The set was electric, covering several tunes from the new album as well as classics cuts from their back catalog. I stood in awe more than anything – I was just a dumb 17 year old punk ass from a cowtown who was probably a bit out of his depth at a big city death metal show. It’d be a few years before I was a fixture at such shows.
After the show Cannibal Corpse hung out in the parking lot. I got my CD copy of The Bleeding signed by Alex Webster and Jack Owens. Unfortunately I misplaced it years later and no longer have it. I do still have the shirt I got at that show, although these days it’s something I just hold on to for sentiment rather than something I wear.
We went back to school as the death metal warriors, which meant everyone else wondered what in the hell we were listening to. But that was just fine with me – I didn’t really care for the norms of high school life in general or specifically mine, so being the disaffected underground metal freak was plenty fine with me. Thankfully that didn’t have any repercussions, as it did for others around that time.
I guess it’s fitting that I saw this show in my last year of high school. Not quite a year later I’d be in boot camp and off to an entirely different world. And all 3 bands at that show would move on to different eras – Samael would reinvent their sound several times over the years, Grave would take a long hiatus before returning in the early 2000’s, and Cannibal Corpse would famously part ways with Chris Barnes and bring on George “Corpsegrinder” Fischer to send them off in a different direction. There’s probably something to be said for coming of age coupled with enjoying the moment and shifting tides as well an absolute loss of permanence, but I can find that in just about everything so it’s a thread I’ll leave for other adventures.

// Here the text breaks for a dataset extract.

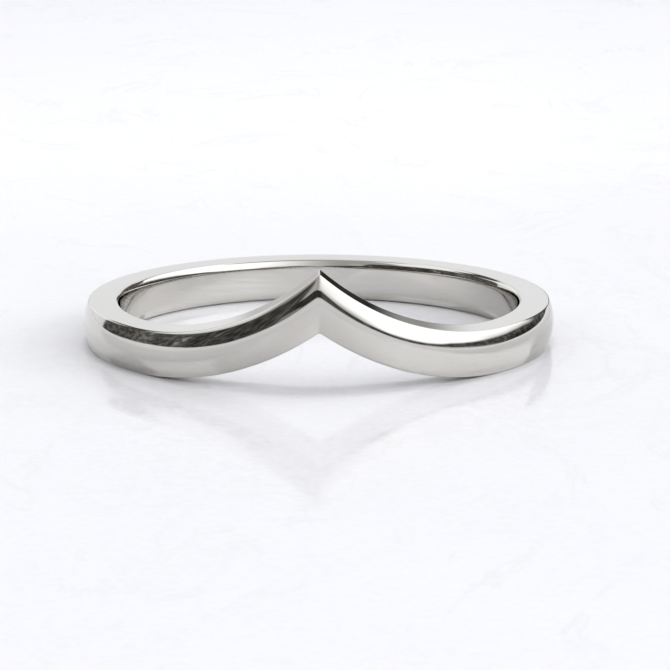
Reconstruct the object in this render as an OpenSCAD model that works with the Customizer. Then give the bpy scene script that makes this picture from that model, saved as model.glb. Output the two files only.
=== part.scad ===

That was my first concert, my first show, my first real experience with live music. I’d go on to have many, many more and several of those will be covered as we press on with the chronicle of my journey. I still sit all these decades later with perhaps a bit of hearing loss, a pile of black t-shirts with band logos, and a sometimes hazy recollection of shows I’ve been to. But I can still remember that first time like it was yesterday, or at least like it wasn’t that long ago. It certainly was, but it was a hell of a time.